Entretanto, a enorme contribuição cultural de Isidoro de Sevilha não ficou circunscrita às Etimologias ou Origens. Outras obras suas ajudavam a completar as informações mais sumárias que eram fornecidas em determinadas partes de sua memorável enciclopédia. O De fide catholica e o Setentiarum libri três eram manuais de densos conteúdos teológicos. Além disso, podia-se encontrar uma cosmografia em De ordine creaturarum, uma cosmografia e uma meteorologia em De natura rerum, uma história universal em Chronicon e uma história moderna em História dos reis godos vândalos.

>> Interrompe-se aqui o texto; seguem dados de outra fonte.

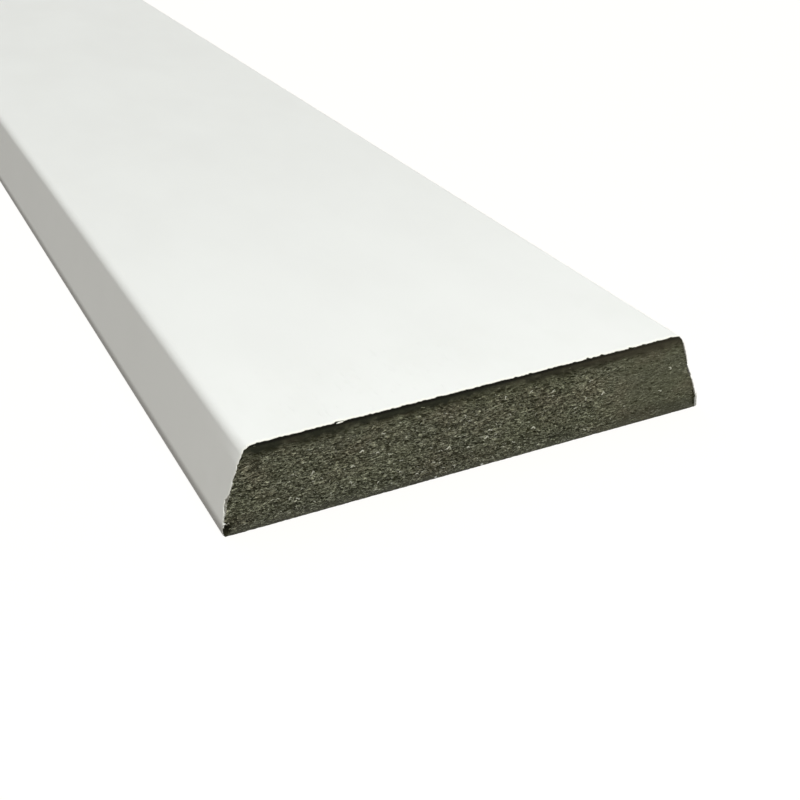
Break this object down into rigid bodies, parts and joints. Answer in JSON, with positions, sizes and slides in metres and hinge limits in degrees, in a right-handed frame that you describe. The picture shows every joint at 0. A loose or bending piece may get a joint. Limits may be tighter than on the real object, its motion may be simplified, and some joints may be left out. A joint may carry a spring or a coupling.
{
  "type": "architrave moulding",
  "caption": "Flat architrave board with both long edges bevelled and rounded, white coated on front and edges, bare fibreboard back and square sawn ends.",
  "frame": {"origin": "middle of the back face, which lies on the floor or against the wall", "axes": "+X across the board, +Y along its length, +Z out of the front face"},
  "size_m": [0.07, 2.44, 0.012],
  "materials": {
    "white_coat": "smooth satin white factory coat on medium density fibreboard",
    "bare_fibreboard": "bare moisture-resistant fibreboard, grey-green with redder patches, matt and fuzzy where sawn"
  },
  "bodies": {
    "root": {"architrave": "white_coat"}
  },
  "joints": []
}
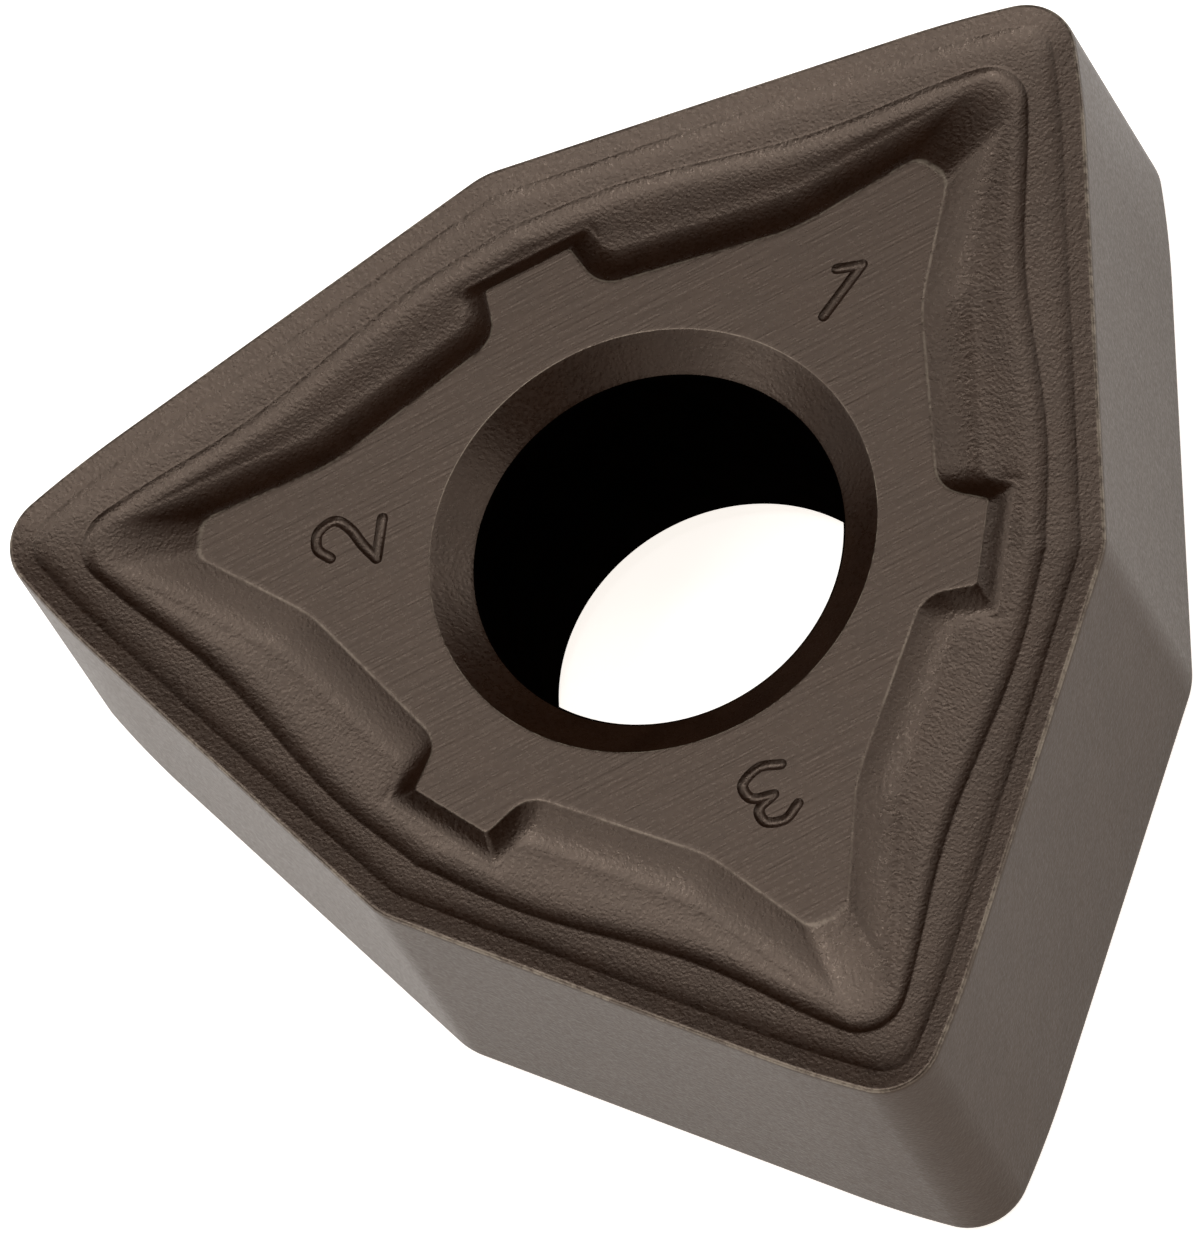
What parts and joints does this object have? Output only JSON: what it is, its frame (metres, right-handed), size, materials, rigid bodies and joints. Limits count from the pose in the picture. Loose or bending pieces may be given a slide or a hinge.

Pode até causar alguma estranheza que um Bispo, que viveu entre os séculos VI e VII e escreveu tantos textos em latim, seja proposto como o padroeiro da Internet. Foi o que sucedeu durante o pontificado do Papa João Paulo II. Não obstante tenha faltado uma proclamação oficial, contudo, não deixou de ser um gesto de reconhecimento atribuído a um dos mais prolíficos Doutores da Igreja de todos os tempos.

Referências

GILSON, Etienne. A Filosofia na Idade Média. Tradução de Eduardo Brandão. São Paulo: Marins Fontes, 1995. 949 p.

LIBERA, Alain de. A Filosofia Medieval. Tradução de Nicolás Nyimi Campanário e Yvone Maria de Campos Teixeira da Silva. São Paulo: Loyola, 1998. 532 p.

PIERINI, Franco. A Idade Média: curso de história da Igreja. São Paulo: Paulus, 1997. 228 p.